Verilen bir günlük arada BM ve Arap Birliği Suriye Özel Temsilcisi El Ahdar El İbrahimi, Suriyeli tarafların heyetleriyle cuma günü yapılacak görüşmeler öncesinde bugün ayrı ayrı bir araya gelecek. "İstişari toplantılar" şeklindeki bu görüşmelerde yöntem konusunda konuşulacağı, tarafların nereden ve nasıl başlayacaklarının ele alınacağı bildiriliyor. Yarınki toplantıların gündemi de henüz belli değil.

Yarın Cenevre’de yapılacak görüşmelerde Suriye rejimi heyeti ile muhalefet heyeti bir odada, aynı masa etrafında olmayacak. Bunun yerine heyetler farklı odalarda bulunacak ve BM adına El Ahdar El İbrahimi, taraflar arasında gidip gelerek görüşmeleri yürütecek.

Cenevre’de devam edecek müzakerelerden beklentiler çok yüksek değil. Ancak ilk kez görüşmelerin yapılıyor olması ve muhalefetin rejimin karşısında bir “taraf” olarak tescillenmesi bakımından önemli görülüyor. Ayrıca Cenevre-2 sürecinin Suriye’deki krizin çözümüne yönelik bir “ilk adım” olarak başlatılmasının ne kadar önemli olduğu dün Montrö’de konuşan hemen hemen herkes vurgulamıştı.

Cenevre-2 sürecinin ilk gününde rejimi temsil eden Dışişleri Bakanı Velid Muallim ile 100’den fazla ülkenin Suriye’nin meşru temsilcisi olarak tanıdığı Suriye Muhalif ve Devrimci Güçler Ulusal Koalisyonu’nun (SMDK) Başkanı Ahmed Carba karşılıklı olarak pozisyonlarını ortaya koyan konuşmalar yaptı.

Muhalefet puan topladı 

Konferansın en çok konuşulan konularından biri Muallim’in kendisine ayrılan yedi dakikalık süreyi çok fazla aşması ve bu sırada BM Genel Sekreteri Ban Ki-mun ile aralarında geçen diyalog oldu. Muallim’in ısrarlı şekilde konuşmasını sürdürmek istemesi ve burada kullandığı üslup dikkat çekti.

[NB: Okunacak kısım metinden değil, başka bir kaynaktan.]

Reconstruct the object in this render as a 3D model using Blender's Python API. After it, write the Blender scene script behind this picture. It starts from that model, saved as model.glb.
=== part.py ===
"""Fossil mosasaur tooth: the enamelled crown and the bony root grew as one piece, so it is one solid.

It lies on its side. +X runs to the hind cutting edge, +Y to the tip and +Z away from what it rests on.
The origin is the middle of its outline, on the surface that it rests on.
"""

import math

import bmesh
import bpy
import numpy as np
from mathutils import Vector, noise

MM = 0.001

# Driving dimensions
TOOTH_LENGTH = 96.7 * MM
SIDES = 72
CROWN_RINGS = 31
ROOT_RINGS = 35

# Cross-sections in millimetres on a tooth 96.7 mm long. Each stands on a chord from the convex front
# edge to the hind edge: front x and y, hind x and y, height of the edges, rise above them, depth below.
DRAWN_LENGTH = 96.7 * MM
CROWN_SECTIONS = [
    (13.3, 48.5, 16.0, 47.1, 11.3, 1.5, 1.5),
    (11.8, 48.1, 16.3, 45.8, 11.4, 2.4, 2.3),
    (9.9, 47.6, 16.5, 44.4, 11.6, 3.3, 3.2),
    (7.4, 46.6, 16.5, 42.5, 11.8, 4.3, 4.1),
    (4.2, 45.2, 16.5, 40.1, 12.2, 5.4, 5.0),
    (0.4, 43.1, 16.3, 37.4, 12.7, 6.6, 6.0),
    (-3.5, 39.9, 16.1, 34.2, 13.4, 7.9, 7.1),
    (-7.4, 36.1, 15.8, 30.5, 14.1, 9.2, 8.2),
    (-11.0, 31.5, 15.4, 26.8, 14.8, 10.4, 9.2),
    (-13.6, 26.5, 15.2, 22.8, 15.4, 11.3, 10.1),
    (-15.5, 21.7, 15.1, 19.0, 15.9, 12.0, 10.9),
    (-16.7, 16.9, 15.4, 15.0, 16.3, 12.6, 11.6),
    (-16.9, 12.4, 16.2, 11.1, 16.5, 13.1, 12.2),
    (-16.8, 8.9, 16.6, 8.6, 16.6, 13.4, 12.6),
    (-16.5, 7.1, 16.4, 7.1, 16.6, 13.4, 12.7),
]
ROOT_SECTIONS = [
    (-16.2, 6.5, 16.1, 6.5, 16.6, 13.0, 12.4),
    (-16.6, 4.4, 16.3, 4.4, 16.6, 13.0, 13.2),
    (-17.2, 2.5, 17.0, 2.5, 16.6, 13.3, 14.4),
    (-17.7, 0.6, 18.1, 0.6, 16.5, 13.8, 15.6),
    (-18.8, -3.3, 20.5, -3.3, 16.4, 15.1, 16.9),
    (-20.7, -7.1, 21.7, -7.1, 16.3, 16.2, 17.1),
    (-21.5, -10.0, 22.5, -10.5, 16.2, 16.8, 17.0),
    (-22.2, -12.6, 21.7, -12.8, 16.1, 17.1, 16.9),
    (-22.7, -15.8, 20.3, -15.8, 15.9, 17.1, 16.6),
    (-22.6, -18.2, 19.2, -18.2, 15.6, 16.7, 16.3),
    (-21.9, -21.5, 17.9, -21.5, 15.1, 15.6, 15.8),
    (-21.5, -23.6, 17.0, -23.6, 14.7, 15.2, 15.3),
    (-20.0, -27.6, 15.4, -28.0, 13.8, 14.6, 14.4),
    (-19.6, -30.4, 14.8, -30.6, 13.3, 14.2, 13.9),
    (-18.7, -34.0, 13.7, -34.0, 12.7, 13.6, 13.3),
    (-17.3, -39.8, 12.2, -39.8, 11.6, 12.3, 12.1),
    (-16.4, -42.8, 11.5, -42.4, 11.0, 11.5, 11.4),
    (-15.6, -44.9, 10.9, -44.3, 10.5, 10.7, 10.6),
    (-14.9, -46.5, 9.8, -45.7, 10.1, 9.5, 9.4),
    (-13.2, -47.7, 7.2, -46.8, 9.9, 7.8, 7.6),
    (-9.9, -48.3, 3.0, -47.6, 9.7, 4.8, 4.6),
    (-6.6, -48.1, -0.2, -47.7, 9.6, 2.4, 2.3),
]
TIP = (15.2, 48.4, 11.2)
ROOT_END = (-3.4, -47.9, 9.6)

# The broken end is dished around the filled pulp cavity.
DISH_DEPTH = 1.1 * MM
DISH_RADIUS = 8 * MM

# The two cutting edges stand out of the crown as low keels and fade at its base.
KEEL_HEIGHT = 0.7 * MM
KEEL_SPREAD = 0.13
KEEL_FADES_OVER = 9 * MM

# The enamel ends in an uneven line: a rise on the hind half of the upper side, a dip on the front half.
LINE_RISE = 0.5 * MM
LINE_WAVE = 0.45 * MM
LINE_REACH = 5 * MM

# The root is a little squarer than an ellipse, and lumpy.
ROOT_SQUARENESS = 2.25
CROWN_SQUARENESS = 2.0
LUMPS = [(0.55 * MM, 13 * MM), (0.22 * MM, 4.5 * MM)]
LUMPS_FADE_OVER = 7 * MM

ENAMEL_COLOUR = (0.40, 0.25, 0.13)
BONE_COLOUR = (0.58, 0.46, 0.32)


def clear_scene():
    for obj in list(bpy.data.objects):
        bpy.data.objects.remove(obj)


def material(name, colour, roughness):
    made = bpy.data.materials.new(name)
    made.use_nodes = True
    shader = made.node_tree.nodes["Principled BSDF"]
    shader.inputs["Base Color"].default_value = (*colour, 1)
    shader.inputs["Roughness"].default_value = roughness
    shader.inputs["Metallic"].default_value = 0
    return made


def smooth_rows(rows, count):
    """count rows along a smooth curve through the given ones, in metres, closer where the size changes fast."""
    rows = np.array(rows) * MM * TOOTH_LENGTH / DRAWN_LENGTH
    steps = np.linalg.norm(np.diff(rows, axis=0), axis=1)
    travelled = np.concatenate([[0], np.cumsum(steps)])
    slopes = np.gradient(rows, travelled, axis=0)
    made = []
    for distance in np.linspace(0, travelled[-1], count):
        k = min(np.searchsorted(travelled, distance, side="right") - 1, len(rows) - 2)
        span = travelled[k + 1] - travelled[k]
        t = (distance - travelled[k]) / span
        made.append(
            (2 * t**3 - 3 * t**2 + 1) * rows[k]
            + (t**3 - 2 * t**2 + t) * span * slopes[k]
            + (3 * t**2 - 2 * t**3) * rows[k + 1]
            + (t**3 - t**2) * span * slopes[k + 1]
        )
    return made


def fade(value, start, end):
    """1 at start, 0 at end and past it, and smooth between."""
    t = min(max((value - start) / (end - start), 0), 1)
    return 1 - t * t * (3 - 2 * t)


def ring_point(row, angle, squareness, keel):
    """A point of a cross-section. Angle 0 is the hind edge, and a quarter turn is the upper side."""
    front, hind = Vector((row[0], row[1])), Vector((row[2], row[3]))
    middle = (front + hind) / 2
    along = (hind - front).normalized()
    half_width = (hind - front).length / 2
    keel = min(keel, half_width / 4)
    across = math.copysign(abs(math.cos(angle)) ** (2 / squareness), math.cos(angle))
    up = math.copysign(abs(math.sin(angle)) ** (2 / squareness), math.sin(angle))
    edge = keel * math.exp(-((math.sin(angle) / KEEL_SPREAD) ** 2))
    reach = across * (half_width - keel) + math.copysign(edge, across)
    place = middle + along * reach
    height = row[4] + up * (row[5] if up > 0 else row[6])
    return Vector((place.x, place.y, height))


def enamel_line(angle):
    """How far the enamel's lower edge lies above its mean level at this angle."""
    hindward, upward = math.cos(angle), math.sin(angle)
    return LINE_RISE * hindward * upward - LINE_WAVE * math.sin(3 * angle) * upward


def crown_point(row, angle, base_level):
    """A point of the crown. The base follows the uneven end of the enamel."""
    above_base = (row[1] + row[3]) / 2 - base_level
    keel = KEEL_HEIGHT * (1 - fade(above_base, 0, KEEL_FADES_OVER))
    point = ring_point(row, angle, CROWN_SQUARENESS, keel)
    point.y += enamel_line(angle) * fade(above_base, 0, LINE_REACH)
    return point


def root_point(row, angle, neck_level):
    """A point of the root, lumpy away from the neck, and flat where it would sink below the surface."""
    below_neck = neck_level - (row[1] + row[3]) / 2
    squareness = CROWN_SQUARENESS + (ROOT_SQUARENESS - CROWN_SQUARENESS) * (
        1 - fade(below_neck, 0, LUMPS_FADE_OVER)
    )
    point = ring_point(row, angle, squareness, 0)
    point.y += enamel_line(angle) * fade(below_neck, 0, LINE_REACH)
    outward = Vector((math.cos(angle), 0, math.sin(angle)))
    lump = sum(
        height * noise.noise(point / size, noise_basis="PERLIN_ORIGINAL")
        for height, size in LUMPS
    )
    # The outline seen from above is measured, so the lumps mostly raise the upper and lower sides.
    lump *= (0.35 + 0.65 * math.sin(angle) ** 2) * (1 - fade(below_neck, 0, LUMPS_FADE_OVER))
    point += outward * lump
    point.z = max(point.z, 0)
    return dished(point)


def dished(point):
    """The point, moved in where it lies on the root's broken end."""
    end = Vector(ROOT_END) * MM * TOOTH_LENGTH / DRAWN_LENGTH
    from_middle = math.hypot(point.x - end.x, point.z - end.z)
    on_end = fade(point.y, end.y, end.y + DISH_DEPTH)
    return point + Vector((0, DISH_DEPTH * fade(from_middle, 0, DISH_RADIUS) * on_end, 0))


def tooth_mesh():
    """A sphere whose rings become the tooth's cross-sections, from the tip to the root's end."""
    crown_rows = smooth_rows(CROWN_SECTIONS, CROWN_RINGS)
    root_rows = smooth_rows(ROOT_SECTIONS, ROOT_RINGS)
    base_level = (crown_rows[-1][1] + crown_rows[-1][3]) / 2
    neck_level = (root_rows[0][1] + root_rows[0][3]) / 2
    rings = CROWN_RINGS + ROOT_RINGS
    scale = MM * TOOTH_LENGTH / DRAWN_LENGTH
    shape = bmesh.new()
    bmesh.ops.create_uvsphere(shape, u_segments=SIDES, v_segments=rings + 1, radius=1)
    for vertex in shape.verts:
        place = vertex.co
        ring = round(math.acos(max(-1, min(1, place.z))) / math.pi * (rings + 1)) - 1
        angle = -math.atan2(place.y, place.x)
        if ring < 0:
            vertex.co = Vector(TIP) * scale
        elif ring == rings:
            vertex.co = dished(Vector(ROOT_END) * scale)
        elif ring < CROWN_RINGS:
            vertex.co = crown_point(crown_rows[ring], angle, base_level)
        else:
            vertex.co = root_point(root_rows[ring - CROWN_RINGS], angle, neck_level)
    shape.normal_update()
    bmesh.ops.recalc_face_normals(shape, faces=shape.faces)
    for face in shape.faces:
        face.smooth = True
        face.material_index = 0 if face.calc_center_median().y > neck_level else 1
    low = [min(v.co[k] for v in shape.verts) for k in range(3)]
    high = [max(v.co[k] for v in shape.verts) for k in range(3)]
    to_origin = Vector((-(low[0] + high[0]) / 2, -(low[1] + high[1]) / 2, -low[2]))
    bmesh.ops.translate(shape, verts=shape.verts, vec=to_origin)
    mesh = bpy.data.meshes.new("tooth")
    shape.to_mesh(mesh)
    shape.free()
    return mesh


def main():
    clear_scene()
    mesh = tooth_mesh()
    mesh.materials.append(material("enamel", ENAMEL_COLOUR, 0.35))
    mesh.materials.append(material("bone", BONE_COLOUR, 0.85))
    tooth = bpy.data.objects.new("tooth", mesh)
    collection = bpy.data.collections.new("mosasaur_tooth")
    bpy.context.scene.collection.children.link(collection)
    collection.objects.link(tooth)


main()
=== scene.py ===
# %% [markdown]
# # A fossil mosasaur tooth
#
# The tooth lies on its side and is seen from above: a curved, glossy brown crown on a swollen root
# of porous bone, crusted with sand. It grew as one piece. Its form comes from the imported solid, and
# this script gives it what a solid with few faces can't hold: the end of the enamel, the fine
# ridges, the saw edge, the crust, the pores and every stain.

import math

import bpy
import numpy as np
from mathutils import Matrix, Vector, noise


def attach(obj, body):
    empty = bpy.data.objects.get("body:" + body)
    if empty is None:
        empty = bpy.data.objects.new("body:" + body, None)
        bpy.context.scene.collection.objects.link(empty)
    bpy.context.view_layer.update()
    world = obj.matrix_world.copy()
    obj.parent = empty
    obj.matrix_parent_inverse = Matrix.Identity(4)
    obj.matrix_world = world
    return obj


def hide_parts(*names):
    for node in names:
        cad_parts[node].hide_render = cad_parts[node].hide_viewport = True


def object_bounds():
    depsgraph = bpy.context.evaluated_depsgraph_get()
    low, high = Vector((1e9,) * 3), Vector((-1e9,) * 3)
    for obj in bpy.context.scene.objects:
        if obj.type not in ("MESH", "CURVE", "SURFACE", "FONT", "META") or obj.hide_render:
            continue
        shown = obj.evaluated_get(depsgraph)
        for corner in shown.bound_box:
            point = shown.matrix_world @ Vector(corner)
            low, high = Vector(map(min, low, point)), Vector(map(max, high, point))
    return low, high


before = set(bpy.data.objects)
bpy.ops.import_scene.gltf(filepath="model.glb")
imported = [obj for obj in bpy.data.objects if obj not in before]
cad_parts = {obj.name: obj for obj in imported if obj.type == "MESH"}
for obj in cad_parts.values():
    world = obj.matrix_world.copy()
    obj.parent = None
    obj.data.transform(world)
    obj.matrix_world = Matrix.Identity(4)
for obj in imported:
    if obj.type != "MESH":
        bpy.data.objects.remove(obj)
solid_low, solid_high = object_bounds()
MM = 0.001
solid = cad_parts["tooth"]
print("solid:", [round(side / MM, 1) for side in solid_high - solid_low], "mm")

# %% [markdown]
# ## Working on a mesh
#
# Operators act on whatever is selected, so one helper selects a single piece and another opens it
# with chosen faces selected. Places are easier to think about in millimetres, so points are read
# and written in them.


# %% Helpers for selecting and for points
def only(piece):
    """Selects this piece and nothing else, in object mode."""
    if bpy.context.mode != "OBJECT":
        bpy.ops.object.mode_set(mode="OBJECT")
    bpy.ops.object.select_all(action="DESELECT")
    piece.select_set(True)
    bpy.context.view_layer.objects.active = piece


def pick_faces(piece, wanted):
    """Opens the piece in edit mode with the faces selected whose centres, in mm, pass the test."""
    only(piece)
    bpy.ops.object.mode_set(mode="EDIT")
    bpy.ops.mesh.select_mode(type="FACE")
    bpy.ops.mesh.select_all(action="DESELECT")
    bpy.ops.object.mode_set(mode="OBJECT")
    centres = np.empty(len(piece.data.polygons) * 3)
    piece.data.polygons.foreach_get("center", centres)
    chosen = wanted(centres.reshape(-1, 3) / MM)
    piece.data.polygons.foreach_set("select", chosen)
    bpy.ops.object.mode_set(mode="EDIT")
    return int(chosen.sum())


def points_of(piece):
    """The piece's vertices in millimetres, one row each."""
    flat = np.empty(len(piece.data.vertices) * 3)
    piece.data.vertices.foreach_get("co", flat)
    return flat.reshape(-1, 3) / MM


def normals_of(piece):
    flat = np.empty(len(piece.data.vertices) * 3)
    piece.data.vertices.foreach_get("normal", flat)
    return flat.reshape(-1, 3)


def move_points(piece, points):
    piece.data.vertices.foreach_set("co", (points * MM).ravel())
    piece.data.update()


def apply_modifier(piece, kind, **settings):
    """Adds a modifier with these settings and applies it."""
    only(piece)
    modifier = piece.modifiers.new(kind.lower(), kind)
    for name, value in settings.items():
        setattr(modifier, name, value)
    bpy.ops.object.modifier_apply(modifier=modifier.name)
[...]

Buna karşılık, muhalefeti temsilen Carba’nın makul ve yapıcı bir tavırla yaptığı konuşma ve süresine sadık kalması, Montrö’de toplantıya katılan özellikle Batılı diplomatik çevrelerce konuşulan bir konu oldu ve olumlu karşılandı. “Cenevre-2’ye gelmez” denilen muhalefetin konferansa katılmasının zaten önemli olduğu, bu tavırlarıyla toplantıda “puan topladıkları” yorumu yapıldı.

Beklentiler düşük 

Suriye’deki yönetim ile muhalefet arasındaki derin uçurum nedeniyle Cenevre-2 sürecinden şu aşamada beklentiler çok düşük. Bu süreçten en temel beklenti, 30 Haziran 2012’de kabul edilen ve “karşılıklı rızayla” bir geçiş yönetiminin oluşturulmasını öngören Cenevre Bildirisi’ni tarafların kabul etmesi. Beşşar Esed’in Suriye’nin geleceğinde rolü olmadığını defalarca dile getiren muhalefet, böyle bir yapıda Esed’in bulunmasına kesinlikle karşı çıkıyor. Esed ise yönetimi bırakmayacağını açıklamıştı.

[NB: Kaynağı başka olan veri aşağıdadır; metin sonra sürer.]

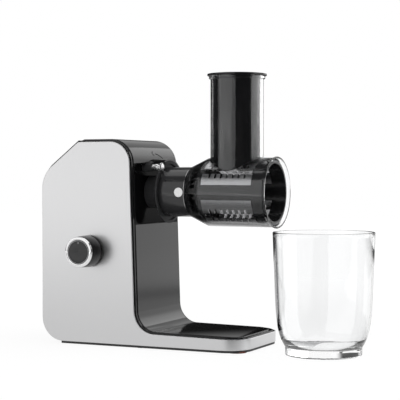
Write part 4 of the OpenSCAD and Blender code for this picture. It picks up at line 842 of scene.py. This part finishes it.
class SLICER_OT_stage(bpy.types.Operator):
    """Sets the floor, the lamps, the surroundings and the camera"""

    bl_idname = "slicer.stage"
    bl_label = "Set the stage"

    def execute(self, context):
        settings = context.scene.slicer_stage
        self.floor()
        self.lamps(settings)
        self.surroundings(context.scene, settings)
        self.camera(context.scene, settings)
        context.scene.view_settings.view_transform = "Standard"
        return {"FINISHED"}

    def floor(self):
        """A flat square, with its points on a grid at height zero. It is lit as it is, and its own white is
        added for the camera, for rays straight through the clear walls and for bent rays, which find painted
        shade in places. The white is full away from the machine's shadow."""
        tree = emptied("pale_floor")
        rays = add(tree, "ShaderNodeLightPath").outputs
        where = object_place(tree)
        turns = maths(tree, "ADD", rays["Glossy Depth"], rays["Diffuse Depth"])
        straight = product(tree, rays["Is Transmission Ray"], maths(tree, "LESS_THAN", turns, 0.5))
        seen = maths(tree, "MAXIMUM", rays["Is Camera Ray"], straight)
        bent = maths(tree, "MAXIMUM", rays["Is Glossy Ray"], rays["Is Transmission Ray"])
        reach = how_far(tree, where, FOOTPRINT_MIDDLE)
        clear = eased_step(tree, reach, 0.3, 1.0, 0.86, 1.0)
        shade = maths(tree, "MULTIPLY_ADD", noise(tree, where, 30.0, 3.0), 0.03, 0.8)
        colour = add(tree, "ShaderNodeCombineColor", None, Red=shade, Green=shade, Blue=shade)
        plain = add(tree, "ShaderNodeBsdfDiffuse", None, Color=colour.outputs[0])
        strength = blend(tree, seen, self.mirrored_floor_shade(tree, rays, where, reach), 1.06)
        white = add(tree, "ShaderNodeEmission", None, Color=(1, 1, 1, 1), Strength=strength)
        show(tree, blend_shaders(tree, blend(tree, seen, bent, clear), plain, white))
        x, y = np.meshgrid(np.linspace(-4, 4, 9), np.linspace(-4, 4, 9), indexing="ij")
        grid = np.stack([x, y, np.zeros_like(x)], -1)
        mesh = bpy.data.meshes.new("floor")
        mesh.from_pydata(grid.reshape(-1, 3).tolist(), [], grid_faces(9, 9, False, False).tolist())
        mesh.materials.append(bpy.data.materials["pale_floor"])
        made = bpy.data.objects.new("floor", mesh)
        bpy.context.scene.collection.objects.link(made)

    def mirrored_floor_shade(self, tree, rays, where, reach):
        """How bright bent rays find the floor: painted shade on it. It is a little darker before the machine
        than behind it, and much darker in three places: just before the machine, for rays that were mirrored
        and went through a clear wall; on the camera's side of the tip; and far behind, since a lamp doesn't
        hide from mirrored rays what stands behind it."""
        x, y, _ = add(tree, "ShaderNodeSeparateXYZ", None, Vector=where).outputs
        before = product(tree, eased_step(tree, y, -0.4, -0.2), eased_step(tree, y, 0.0, 0.15, 1.0, 0.0))
        cased = product(tree, maths(tree, "GREATER_THAN", rays["Transmission Depth"], 0.5),
                        maths(tree, "GREATER_THAN", rays["Glossy Depth"], 0.5))
        tip = product(tree, eased_step(tree, x, 0.08, 0.2), eased_step(tree, y, -0.2, -0.08, 1.0, 0.0))
        far = product(tree, eased_step(tree, reach, 1.2, 1.5), eased_step(tree, y, 0.5, 1.0))
        # Painted shade: darker before the machine than behind it, then much darker in the three places.
        level = eased_step(tree, y, -0.05, 0.12, 0.8, 0.95)
        for share, loss in ((product(tree, before, cased), -0.8), (tip, -0.85), (far, -0.9)):
            level = product(tree, level, maths(tree, "MULTIPLY_ADD", share, loss, 1.0))
        return level

    def lamps(self, settings):
        """Four softboxes that face a point in the machine. Each is given by its azimuth and elevation in
        degrees, its distance, its size and its radiance, from which follows the lamp's power."""
        centre = Vector((0.07, 0.0, 0.17))
        boxes = [
            ("softbox_left", -118.0, 18.0, 1.5, (2.7, 1.4), settings.left),
            ("softbox_right", 22.0, 14.0, 1.5, (1.3, 1.5), settings.right),
            ("softbox_tip", 70.0, 10.0, 1.6, (1.15, 1.3), 0.9 * settings.top),
            ("softbox_top", 80.0, 82.0, 1.6, (2.2, 1.4), settings.top),
        ]
        for name, azimuth, elevation, distance, size, radiance in boxes:
            a, e = math.radians(azimuth), math.radians(elevation)
            away = Vector((math.cos(a) * math.cos(e), math.sin(a) * math.cos(e), math.sin(e)))
            light = bpy.data.lights.new(name, "AREA")
            light.shape = "RECTANGLE"
            light.size, light.size_y = size
            light.energy = radiance * math.pi * size[0] * size[1]
            lamp = bpy.data.objects.new(name, light)
            lamp.location = centre + away * distance
            lamp.rotation_euler = away.to_track_quat("Z", "Y").to_euler()
            lamp.visible_camera = False
            bpy.context.scene.collection.objects.link(lamp)

    def surroundings(self, scene, settings):
        """White for the camera and an even fill for lighting. Bent rays find a bright backdrop behind the
        machine and darkness elsewhere, and mirrored ones find the backdrop bright only from above the
        machine's height."""
        world = bpy.data.worlds.new("surroundings")
        scene.world = world
        world.use_nodes = True
        tree = world.node_tree
        tree.nodes.clear()
        rays = add(tree, "ShaderNodeLightPath").outputs
        way = add(tree, "ShaderNodeTexCoord").outputs["Generated"]
        behind = add(tree, "ShaderNodeVectorMath", {"operation": "DOT_PRODUCT"},
                     i0=way, i1=(0.087, 0.996, 0.0))
        height = add(tree, "ShaderNodeSeparateXYZ", None, Vector=way).outputs["Z"]
        wide = eased_step(tree, behind.outputs["Value"], 0.7, 0.8, 0.05, 1.0)
        high = eased_step(tree, height, 0.16, 0.36, 0.004, 0.62)
        backdrop = product(tree, wide, blend(tree, rays["Is Transmission Ray"], high, 1.0))
        bent = maths(tree, "MAXIMUM", rays["Is Glossy Ray"], rays["Is Transmission Ray"])
        around = blend(tree, bent, settings.fill, backdrop)
        strength = blend(tree, rays["Is Camera Ray"], around, 1.0)
        show(tree, add(tree, "ShaderNodeBackground", None, Color=(1, 1, 1, 1), Strength=strength),
             "ShaderNodeOutputWorld")

    def camera(self, scene, settings):
        """The camera at the place, turn and pitch that the vanishing points gave."""
        data = bpy.data.cameras.new("camera")
        data.lens = settings.lens
        data.sensor_width = 36.0
        data.clip_end = 30.0
        made = bpy.data.objects.new("camera", data)
        made.location = (0.6949, -1.3796, 0.2030)
        yaw, pitch = math.radians(25.07), math.radians(1.19)
        ahead = Vector((-math.sin(yaw) * math.cos(pitch), math.cos(yaw) * math.cos(pitch), -math.sin(pitch)))
        made.rotation_euler = ahead.to_track_quat("-Z", "Y").to_euler()
        scene.collection.objects.link(made)
        scene.camera = made


class SLICER_PT_panel(bpy.types.Panel):
    """Lists the settings and the steps"""

    bl_label = "Vegetable slicer"
    bl_idname = "SLICER_PT_panel"
    bl_space_type = "VIEW_3D"
    bl_region_type = "UI"
    bl_category = "Slicer"

    def draw(self, context):
        for name, group in SETTINGS:
            box = self.layout.box()
            for value in group.__annotations__:
                box.prop(getattr(context.scene, name), value)
        for step in STEPS:
            self.layout.operator(step.bl_idname)


STEPS = (
    SLICER_OT_finishes, SLICER_OT_casing, SLICER_OT_drive, SLICER_OT_knob, SLICER_OT_pin, SLICER_OT_feet,
    SLICER_OT_attachment, SLICER_OT_jug, SLICER_OT_mark, SLICER_OT_stage,
)
SETTINGS = (
    ("slicer_sizes", SlicerSizes), ("slicer_colours", SlicerColours), ("slicer_stage", SlicerStage),
)


def register():
    """Registers the settings, the steps and the panel."""
    for name, group in SETTINGS:
        bpy.utils.register_class(group)
        setattr(bpy.types.Scene, name, bpy.props.PointerProperty(type=group))
    for made in (*STEPS, SLICER_PT_panel):
        bpy.utils.register_class(made)


def unregister():
    """Takes them away in the opposite order."""
    for made in (SLICER_PT_panel, *reversed(STEPS)):
        bpy.utils.unregister_class(made)
    for name, group in reversed(SETTINGS):
        delattr(bpy.types.Scene, name)
        bpy.utils.unregister_class(group)


def main():
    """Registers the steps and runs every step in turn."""
    register()
    for step in STEPS:
        space, name = step.bl_idname.split(".")
        getattr(getattr(bpy.ops, space), name)()


if __name__ == "__main__":
    main()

Geçiş yönetimi ile ateşkes ve insani yardım konuları paralel yürümeli 

Geçiş yönetimi oluşturulması hedefinin dışındaki her şeyin “oyalama” olacağı belirtiliyor. Kısmi ateşkes ilan edilmesi ile gıda, tıbbi malzeme, ilaç gibi insani yardımların Suriyelilere ulaştırılması konularının “geçiş yönetimi oluşturulması” hedefine paralel yürümesi gereken konular olduğu ifade ediliyor.

 “Masadan kalkan kaybeder”

Yönetim heyetinin oyalama taktikleri konusunda tecrübeli olduğu ve bu taktiklere başvuracağı uyarısını yapan diplomatik çevreler, görüşmelerin ilk günden kesilmesi ihtimalini düşük gördüklerini belirtiyor. En azından “birkaç gün” rejim heyetinin masada kalacağı bekleniyor ve “masadan kalkan tarafın kaybedeceği” yorumu yapılıyor.

Ayrıca bu süreçte çok fazla sabotaj ve kışkırtmaların da olabileceği ihtimaline hazırlıklı olunması gerektiği dile getiriliyor.